CHINA plans to adjust some of its stimulus policies this year and targets a higher growth in retail sales as part of efforts to sustain a healthy economic recovery, a vice commerce minister said yesterday.

The country also faces mounting pressure from overseas to allow the yuan to appreciate and may face more trade barriers, Zhong Shan said in a statement on the Website of the Ministry of Commerce.

"The influence of the financial crisis is not over while the global economic recovery won't be smooth," Zhong said. "We should be well aware of the difficulties and improve both import and export structures."

He said the government expects retail sales to jump 16 percent this year, compared with a 15.5 percent expansion in 2009.

China's gross domestic product soared 10.7 percent in the fourth quarter of 2009 from a year earlier, the fastest pace since 2007. That helped propel its economy to expand 8.7 percent last year, above the target of 8 percent.

The economic growth was driven by a 4 trillion yuan (US$590 billion) stimulus package, various subsidies and measures to bolster domestic consumption and a record 9.6 trillion yuan in new loans extended last year.

China's consumer prices rose to a 13-month high of 1.9 percent in December, when exports rose for the first time in 14 months, helping the country overtake Germany as the world's biggest exporter.

Mounting inflationary pressures have already resulted in prompt government actions. The People's Bank of China early this month raised banks' reserve requirement by 50 basis points, the first such hike since December 2008. The central bank also guided bill yields higher, asked smaller lenders to set aside more reserves and offered window guidance to selected banks to cool their loan growth.

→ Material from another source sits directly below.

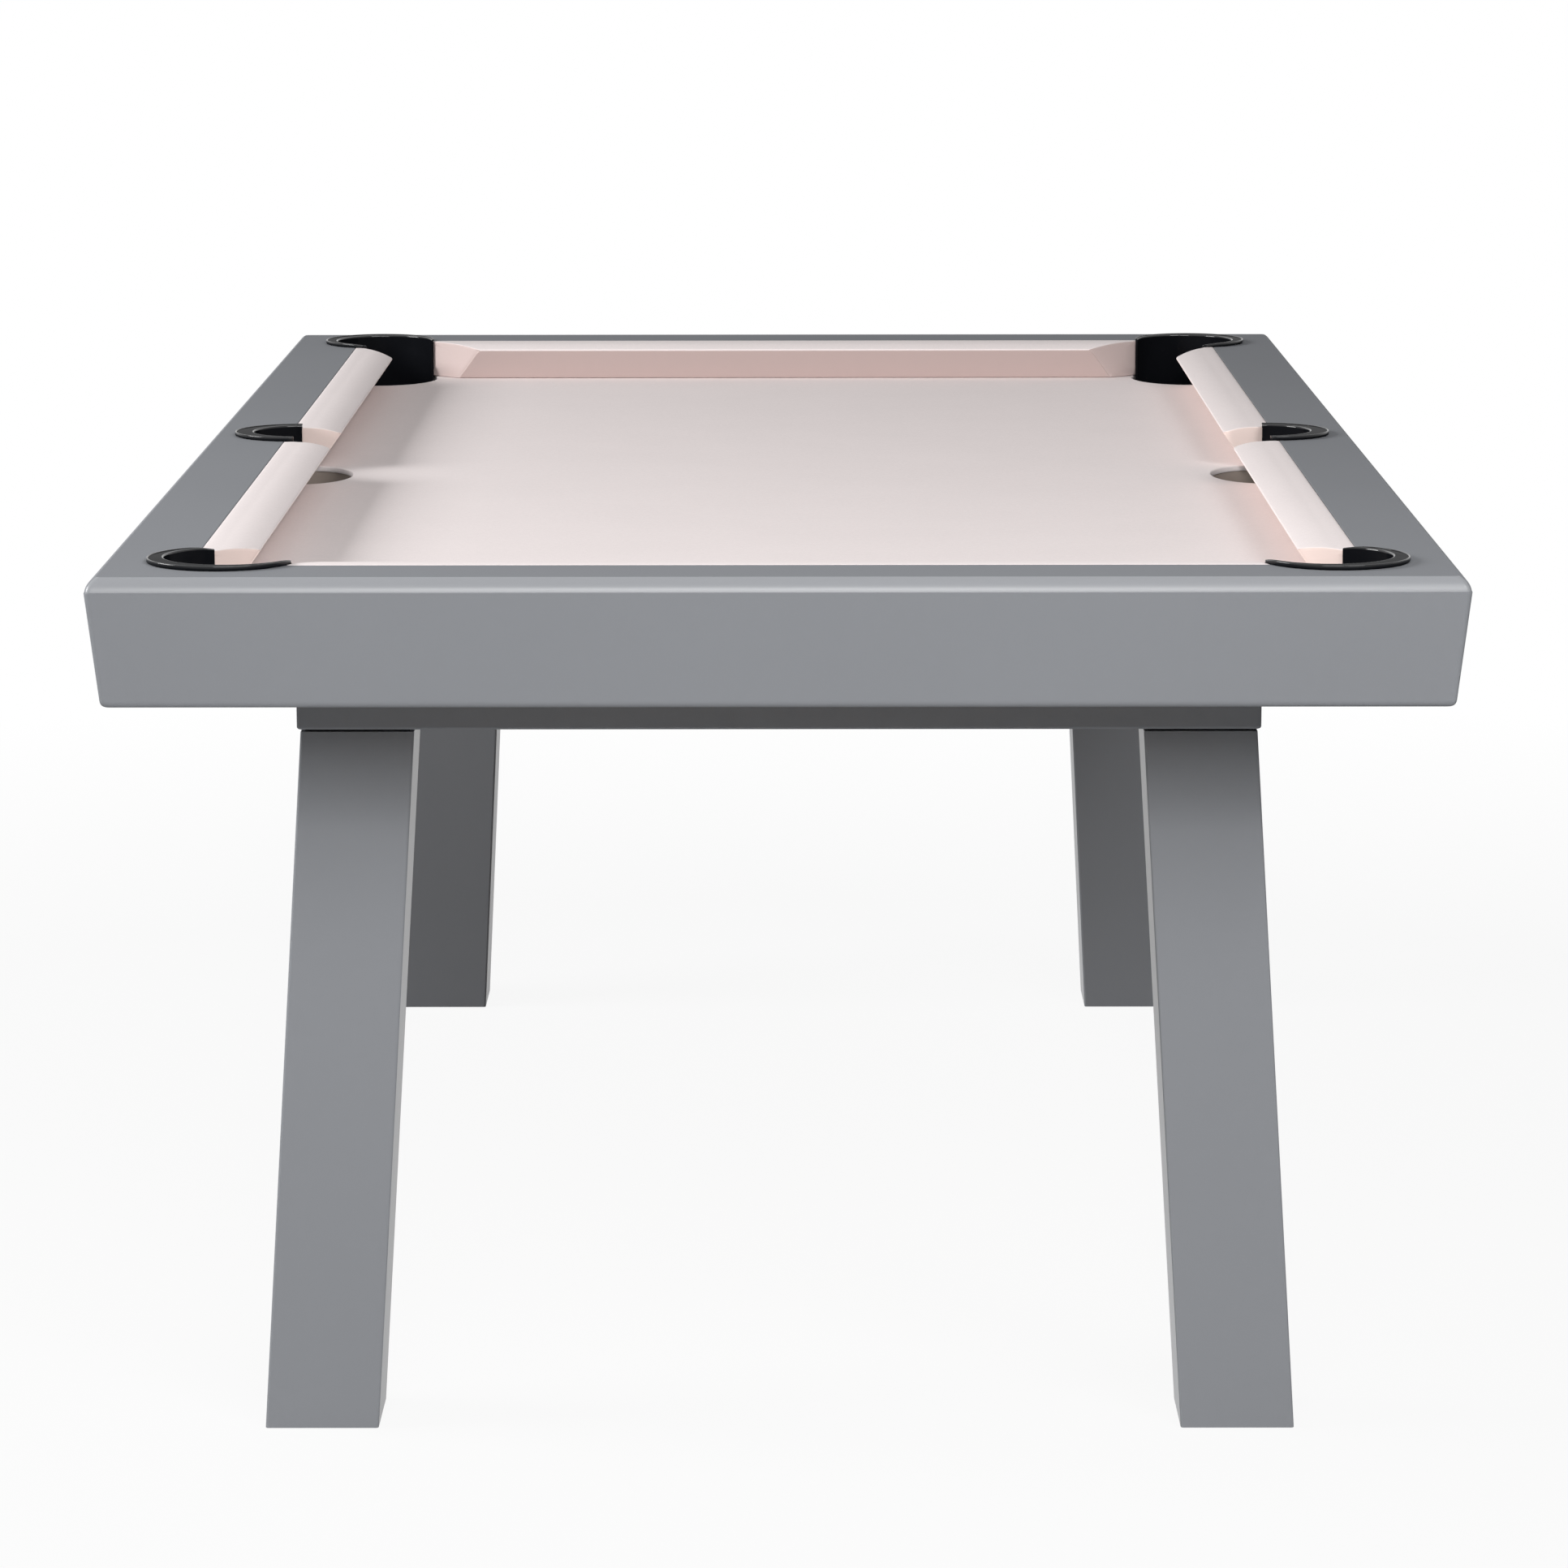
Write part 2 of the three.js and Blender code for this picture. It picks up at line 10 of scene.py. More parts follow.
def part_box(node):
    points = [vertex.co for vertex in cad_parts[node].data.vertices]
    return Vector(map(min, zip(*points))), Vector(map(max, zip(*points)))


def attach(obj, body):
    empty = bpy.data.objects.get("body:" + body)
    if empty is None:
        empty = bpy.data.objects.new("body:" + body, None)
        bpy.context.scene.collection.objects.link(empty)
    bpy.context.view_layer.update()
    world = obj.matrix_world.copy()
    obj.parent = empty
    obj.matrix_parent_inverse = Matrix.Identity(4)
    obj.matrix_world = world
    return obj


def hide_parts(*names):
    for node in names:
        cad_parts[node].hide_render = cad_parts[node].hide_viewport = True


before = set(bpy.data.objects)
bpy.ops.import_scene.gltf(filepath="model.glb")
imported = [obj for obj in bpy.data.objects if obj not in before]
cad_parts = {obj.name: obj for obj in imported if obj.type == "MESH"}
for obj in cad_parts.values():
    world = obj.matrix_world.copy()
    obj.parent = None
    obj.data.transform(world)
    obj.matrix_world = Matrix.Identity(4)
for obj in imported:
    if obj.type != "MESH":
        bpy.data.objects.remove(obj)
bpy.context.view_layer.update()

bl_info = {
    "name": "Pool Table",
    "version": (1, 0, 0),
    "blender": (4, 5, 0),
    "location": "View3D > Sidebar > Pool Table",
    "description": "Rails, pockets, cushions, cloth, legs and fittings of a seven-foot pool table",
    "category": "Object",
}

MM = 0.001
SIDES = {"left": -1, "right": 1}
ENDS = {"front": -1, "back": 1}
CORNERS = {f"{end}_{side}": (x, y) for end, y in ENDS.items() for side, x in SIDES.items()}


# ---- Levels and places, read from the frame ----------------------------------------------------

def low(node):
    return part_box(node)[0]


def high(node):
    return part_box(node)[1]


def middle_of(node):
    return [(a + b) / 2 for a, b in zip(*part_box(node))]


RAIL_TOP = high("right_rail")[2]
CLOTH_TOP = low("right_rail")[2]
RAIL_INNER_X, RAIL_INNER_Y = low("right_rail")[0], low("back_rail")[1]
RAIL_OUTER_X, RAIL_OUTER_Y = high("right_rail")[0], high("back_rail")[1]
APRON_BOTTOM = low("right_apron")[2]
SLAB_TOP, SLAB_BOTTOM = high("bed_slab")[2], low("bed_slab")[2]
SLAB_HALF_X, SLAB_HALF_Y = high("bed_slab")[0], high("bed_slab")[1]
BEAM_INNER_X, BEAM_INNER_Y = low("right_frame_beam")[0], low("back_frame_beam")[1]
BEAM_OUTER_X, BEAM_OUTER_Y = high("right_frame_beam")[0], high("back_frame_beam")[1]
BEAM_BOTTOM = low("right_frame_beam")[2]
CUSHION_NOSE_X = low("back_right_side_cushion")[0]
CUSHION_NOSE_Y = low("back_end_cushion")[1]
CUSHION_FOOT = low("back_right_side_cushion")[2]
SIDE_CUSHION_START = low("back_right_side_cushion")[1]
RIM_TOP = high("right_side_pocket")[2]
CUP_BOTTOM = low("right_side_pocket")[2]
LEG_FOOT_X, LEG_FOOT_Y, LEG_TOP = high("back_right_leg")
BOLT = middle_of("back_right_leg_bolt")
FOOT = middle_of("back_right_leveler_pad")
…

"China's exit strategy will initially focus on quantitative measures such as loan quota and reserve requirement to stabilize both asset and consumer goods prices," said Ting Lu, an economist with Bank of America-Merrill Lynch.

"They will be followed by administrative measures to cancel some projects to both cool the economy and to reduce excess capacities," Lu said.

Most observers believed risks of property bubbles and consumer price inflation may fade in mid-2010, when China will move to allow the yuan to rise and raise interest rates.